I totally agree that learning new programming languages is great, and can help someone get a lot of new concepts. It certainly is fantastic for learning to separate syntax from algorithms from styles of thought. However I have found that there is a point of diminishing returns.

There is only so much you can get from learning e.g. 5 different object models, at some point it is no longer new, just annoying and different.

This is doubly true and noticeable if your previous languages were all over the map -- say js, python, haskell, c, prolog and so on.

At some point, it becomes more useful to dive deep into other things. Are you a systems guy? Attack a kernel bug. Are you a network guy?

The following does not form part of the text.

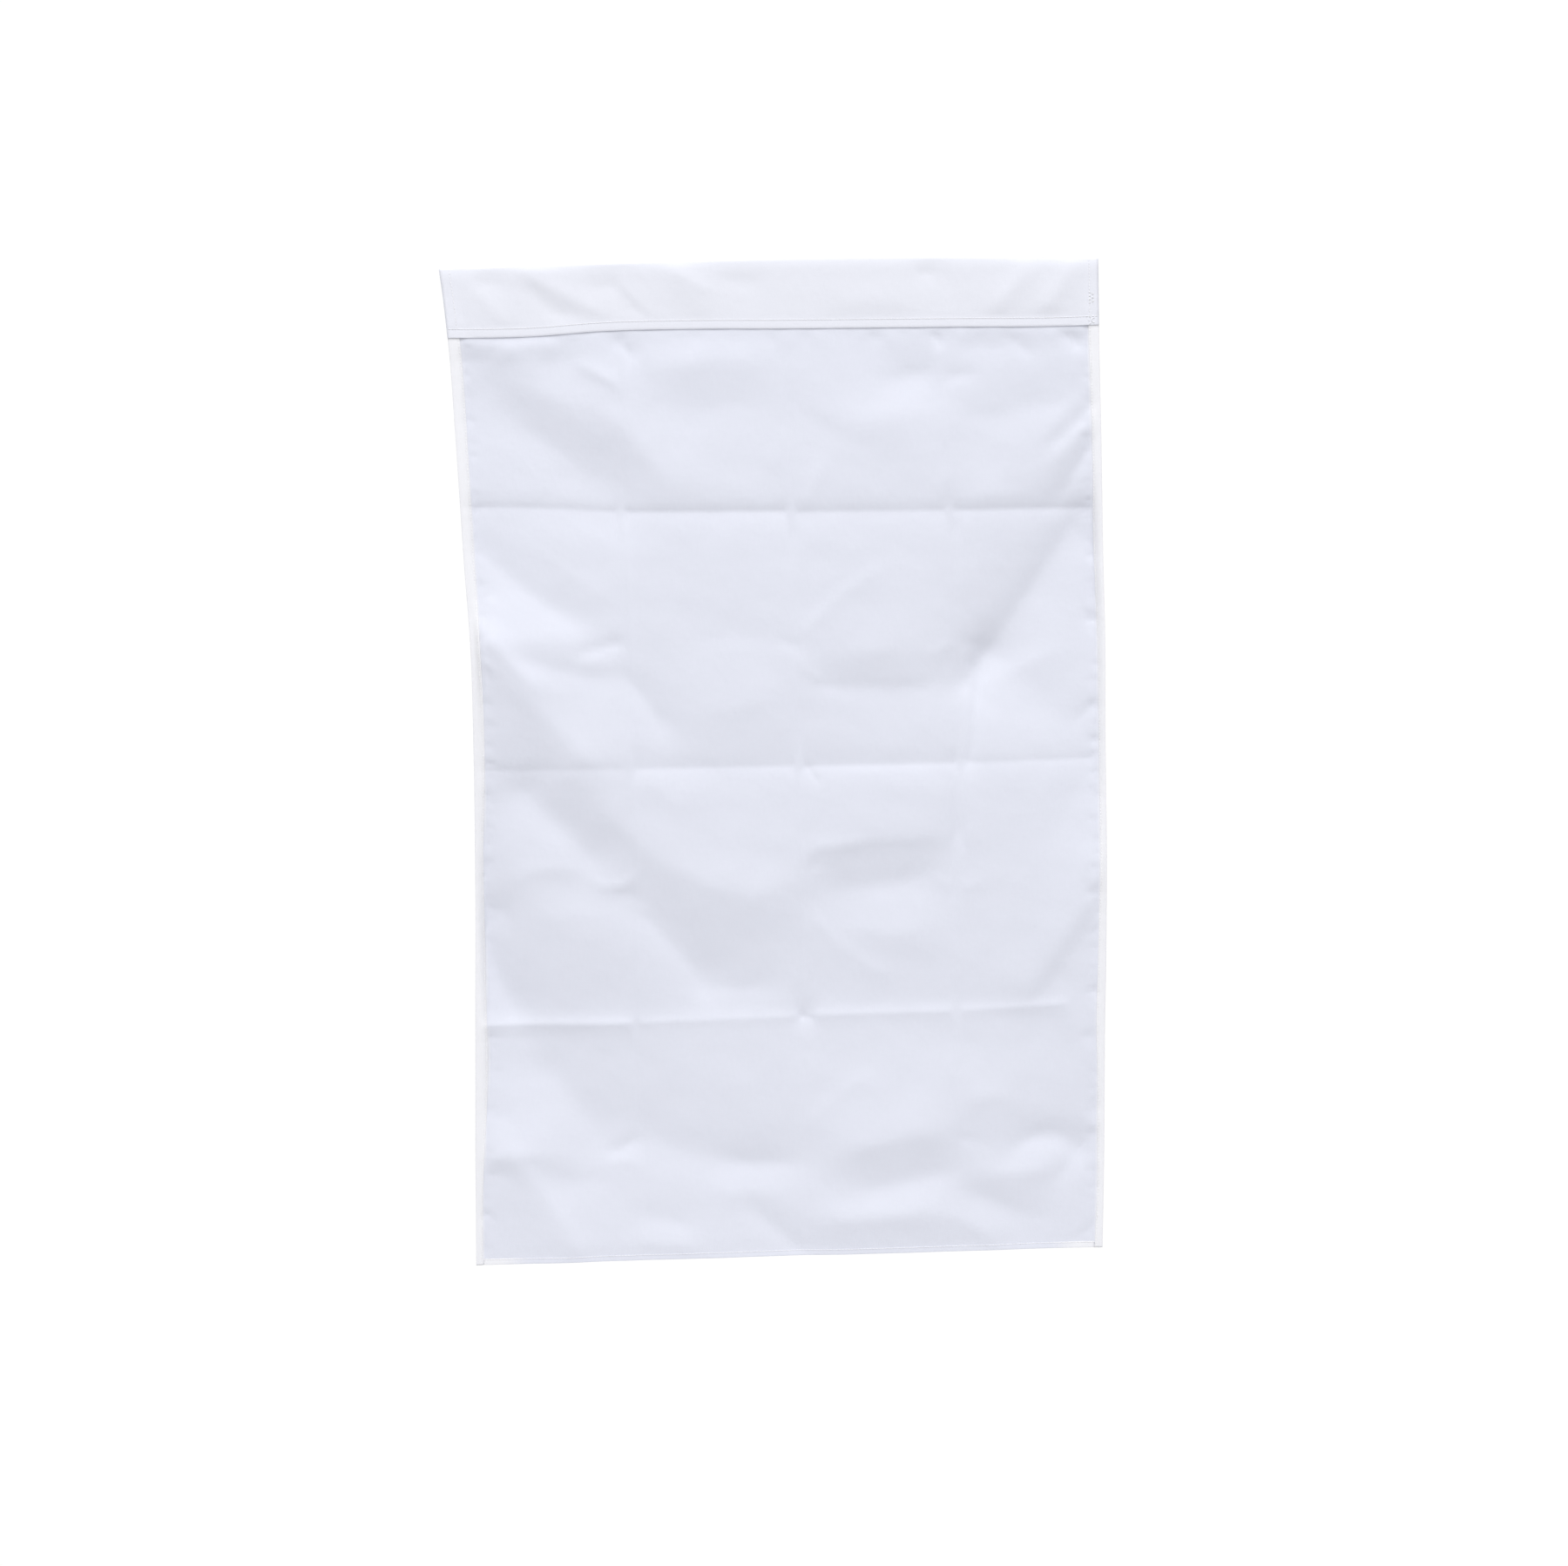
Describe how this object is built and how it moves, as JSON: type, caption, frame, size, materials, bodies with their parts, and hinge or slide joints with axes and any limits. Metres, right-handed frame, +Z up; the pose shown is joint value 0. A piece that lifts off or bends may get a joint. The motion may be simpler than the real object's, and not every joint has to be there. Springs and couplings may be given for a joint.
{
  "type": "garden flag",
  "caption": "Plain white cloth garden flag, hanging from a sewn pole sleeve along its top edge, with narrow hems and soft package creases",
  "frame": {"origin": "The middle of the top edge of the hung flag, over the centre plane of the pole sleeve", "axes": "+Z up, +X to the right of a viewer who faces the side that the sleeve is turned to, +Y away from that viewer"},
  "size_m": [0.7146, 0.0292, 1.098],
  "materials": {
    "white_cloth": "thin plain-weave polyester, cool white, matt with a faint sheen, doubled and paler at the hems"
  },
  "bodies": {
    "root": {"panel": "white_cloth", "pole_sleeve": "white_cloth"}
  },
  "joints": []
}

Make a traffic classifier. (or want to learn them well...) Trying to learn a new language and a new problem is prohibitively expensive sometimes.

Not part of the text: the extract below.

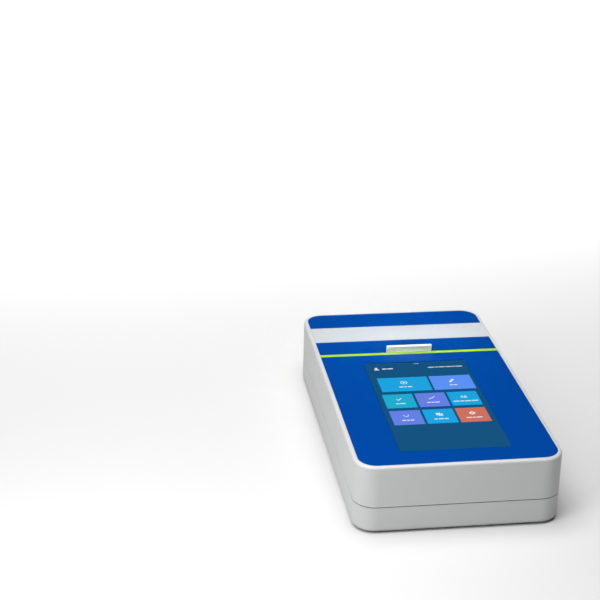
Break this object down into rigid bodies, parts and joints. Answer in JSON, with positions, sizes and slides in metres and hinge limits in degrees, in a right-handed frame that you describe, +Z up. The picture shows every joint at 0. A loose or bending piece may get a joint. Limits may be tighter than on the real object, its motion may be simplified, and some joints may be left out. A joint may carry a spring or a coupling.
{
  "type": "fluorometer",
  "caption": "Flat bench fluorometer with portrait touch screen, hinged rear lid with finger tab over a tube well, rocker switch and power socket at the rear.",
  "frame": {"origin": "middle of the whole footprint on the bench, with the raised end of the rocker that stands 3.6 mm behind the housing counted in", "axes": "+X to the user's right, +Y towards the hinge at the rear, +Z up"},
  "size_m": [0.16, 0.2876, 0.0627],
  "materials": {
    "housing_plastic": "satin",
    "panel_blue": "gloss",
    "screen_glass": "polished",
    "strip_green": "gloss",
    "band_white": "gloss",
    "handle_white": "satin",
    "lcd_module": "matte",
    "bracket_steel": "brushed",
    "screw_steel": "plated",
    "rubber_black": "matte",
    "foam_black": "matte foam",
    "black_plastic": "satin",
    "liner_grey": "matte",
    "deck_grey": "satin",
    "well_aluminium": "black anodised",
    "optics_aluminium": "black anodised",
    "clear_glass": "polished",
    "filter_glass": "polished",
    "emission_glass": "polished",
    "board_green": "solder mask",
    "chip_black": "matte",
    "connector_white": "satin",
    "can_tin": "tinned",
    "magnet_nickel": "plated",
    "bush_bronze": "sintered",
    "terminal_brass": "plated",
    "lead_red": "insulation",
    "ribbon_amber": "film"
  },
  "bodies": {
    "base": {"bottom_shell": "housing_plastic", "top_shell": "housing_plastic", "rubber_feet": "rubber_black", "case_screws": "screw_steel", "front_panel": "panel_blue", "touch_glass": "screen_glass", "accent_strip": "strip_green", "display_frame": "bracket_steel", "lcd_panel": "lcd_module", "display_brackets": "bracket_steel", "bracket_screws": "screw_steel", "hinge_pins": "screw_steel", "catch_plates": "screw_steel", "lid_sensor": "board_green", "sample_deck": "deck_grey", "tube_well": "well_aluminium", "optics_block": "optics_aluminium", "optics_screws": "screw_steel", "excitation_filters": "filter_glass", "excitation_leds": "clear_glass", "led_boards": "board_green", "detector_lens": "clear_glass", "emission_filter": "emission_glass", "detector_board": "board_green", "photodiode": "chip_black", "main_board": "board_green", "board_chips": "chip_black", "board_connectors": "connector_white", "shield_can": "can_tin", "buzzer": "black_plastic", "board_screws": "screw_steel", "power_board": "board_green", "dc_jack": "black_plastic", "jack_pin": "screw_steel", "switch_body": "black_plastic", "switch_terminals": "terminal_brass", "switch_leads": "lead_red", "display_ribbon": "ribbon_amber"},
    "lid": {"lid_shell": "housing_plastic", "lid_overlay": "panel_blue", "lid_band": "band_white", "lid_handle": "handle_white", "lid_liner": "liner_grey", "liner_screws": "screw_steel", "lid_magnets": "magnet_nickel", "light_seal": "foam_black", "hinge_bushes": "bush_bronze"},
    "rocker": {"switch_rocker": "black_plastic"}
  },
  "joints": [
    {"name": "lid_hinge", "type": "hinge", "parent": "base", "child": "lid", "pos_m": [0, 0.1362, 0.04], "axis": [-1, 0, 0], "range_deg": [0, 95]},
    {"name": "switch_rock", "type": "hinge", "parent": "base", "child": "rocker", "pos_m": [-0.0503, 0.1377, 0.0156], "axis": [0, 0, -1], "range_deg": [0, 24]}
  ]
}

My general rule of thumb is: if there is nothing about the new language that excites me, find a different problem that does. If I have to learn that language I will, but I don't need to force it.

2 comments

A few years back I had a job where I spent 50% of my time on a glamorous project and the other 50% doing "internal consulting", which means doing various projects for various people using various toolsets. After that I spent about a year working at job shops, where it was the same story.

In this environment I was forced to use a new language every few weeks... Not usually glamorous languages (say Haskell) but more commercially common (and not so common) languages.

I found that my productivity was definitely hurt by the constant need to re-learn the details of how to accomplish simple tasks, like opening a file or figuring out where they hide the urlencode function.

That can get you into maintenance programming hell pretty quick. Your manager always thinks you're too slow (although other people doing the same job are even less productive) and you don't get respect, don't get a raise, and ultimately the walls squeeze in until you need to move on.

Personally I think the things you can ~do~ with software are more interesting. I think it makes more sense to pick a language that's "good enough" and focus on getting highly proficient.

At some point in your programming career, you should learn an ALGOL-descendant (C, C++, C#, Java, etc), a Lisp-descendant (CL, Scheme, etc), A Prolog-descendant (Prolog itself, maybe SQL as a programming language), A Forth (better yet, read Starting Forth by Leo Brodie and write your own), an ML-descendant (like Haskell) and an APL-descendant like J. Nearly every language leans heavily upon one of these foundations.
Most of us are exposed to SQL during our careers, but I expect that few think of it as a programming language. Can you recommend any good resources in this area?

BTW where would you say that Erlang belongs in this picture?